Venus and The White Rose
Isis,
There comes a moment, not always loud, not always scheduled, when one must decide against the party.
Not because the party is wrong,
but because something within you is beginning to remember what it means to be whole.
On Thursday evening, I chose that moment.
I declined the noise not out of judgment, but as a quiet act of alignment. I chose to be who I am, not the image of myself others might adore or dismiss, but the reflection of something older than time. I chose to be a reflection of God.
I met Katherine, whose tent was near mine. A woman sober not by trend, but by fire. One who followed her own signs out of the party and into shelter, treading towards order through the waters of chaos. And I, honoring that sacred turn inward, invited her to join me at sunset by the water’s edge, where reflections speak louder than music.
I asked about her path. She asked me if I meant her path on Earth, or at the festival.
I said, “Let’s go with Earth.”
And in that question was everything.
She said she didn’t believe in fixed paths. That life was like drops of water falling into a puddle: natural, symmetrical, divine, until the mind stirs it with selfish will, disrupting the stillness, distorting the waves.
I listened. Then I spoke.
Water, I told her, is the womb of creation.
The first mirror.
The first memory.
And still, the deepest teacher.
She shared her story, not with drama but with grace: a former addict, dealer, a prisoner of the past turned now. Her sobriety was not absence, but arrival. In prison, she found presence. On the other side of ruin, in the stillness of solitude, she found herself sitting between her soul and Aphrodite. That’s what she said. Her soul on the right, Aphrodite on the left.
Waiting, I smiled.
Suddenly, the past came to sit beside us in flesh. A man named Maxwell, who came to the festival to sell drugs, sat to her right by the water. No words were needed. His presence spoke. And in a moment of strange poetry, he offered us ketamine.
We declined.
But the invitation was divine.
For in him, I said, sits the version of you. The old Katherine. The one you battled. The one who, in truth, never left… but also, was never really there.

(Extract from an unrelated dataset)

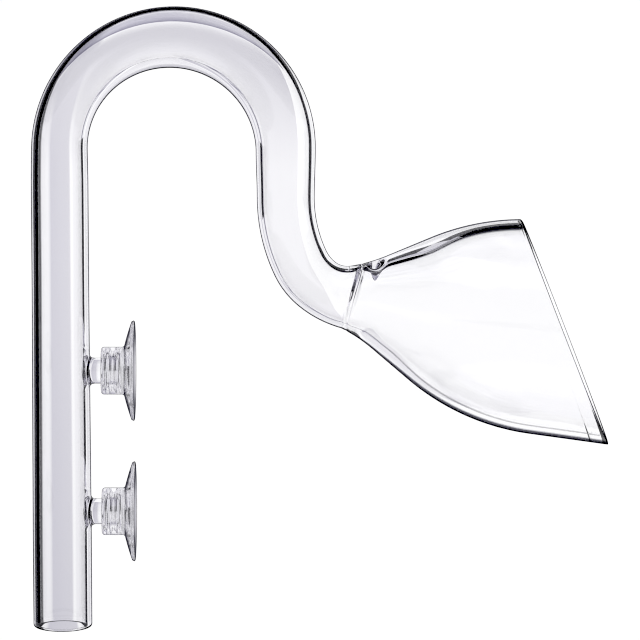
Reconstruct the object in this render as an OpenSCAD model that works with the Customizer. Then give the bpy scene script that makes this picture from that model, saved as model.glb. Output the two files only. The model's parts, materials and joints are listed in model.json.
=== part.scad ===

And on your left, I told her, sits Aphrodite.
The witness of beauty. The one who knows both dark and light are needed for any masterpiece.
So there we were: the past, the present, the eternal feminine.
The old self, the now self, and the soul that has always been.
Maxwell drifted. We stayed.
She cried. I asked her: “What did the old you need?”
She said: “Confidence. Release.”
But she saw it now, what she had taken for freedom was escape.
The new her was here.
She said the old her makes her feel like an imposter in her own presence. I paused recognizing this echo within myself. The one who denied his true identity, finally able to exhale into his creation.
I handed her a paper. I said, “Draw.”
She drew. I held silence.
She said, “Let’s burn it.”
We formed an X out of sticks. Two lines crossing, like timelines meeting.
Then we burned the drawings and cast them into the water.
A fire offering to the mirror.
I told her, “I have the perfect poem. I just don’t know what it is.”
And then I remembered:
“Love’s Lament”
A poem I had written, with an image of fire in water.
And there, at the water’s edge,
with fire still flickering on the surface,
I recited it.
The next day, I entered ceremony. A ceremony “lamenting the version of love” from the essence of Venus (Aphrodite). The Roses returned the call from the previous night.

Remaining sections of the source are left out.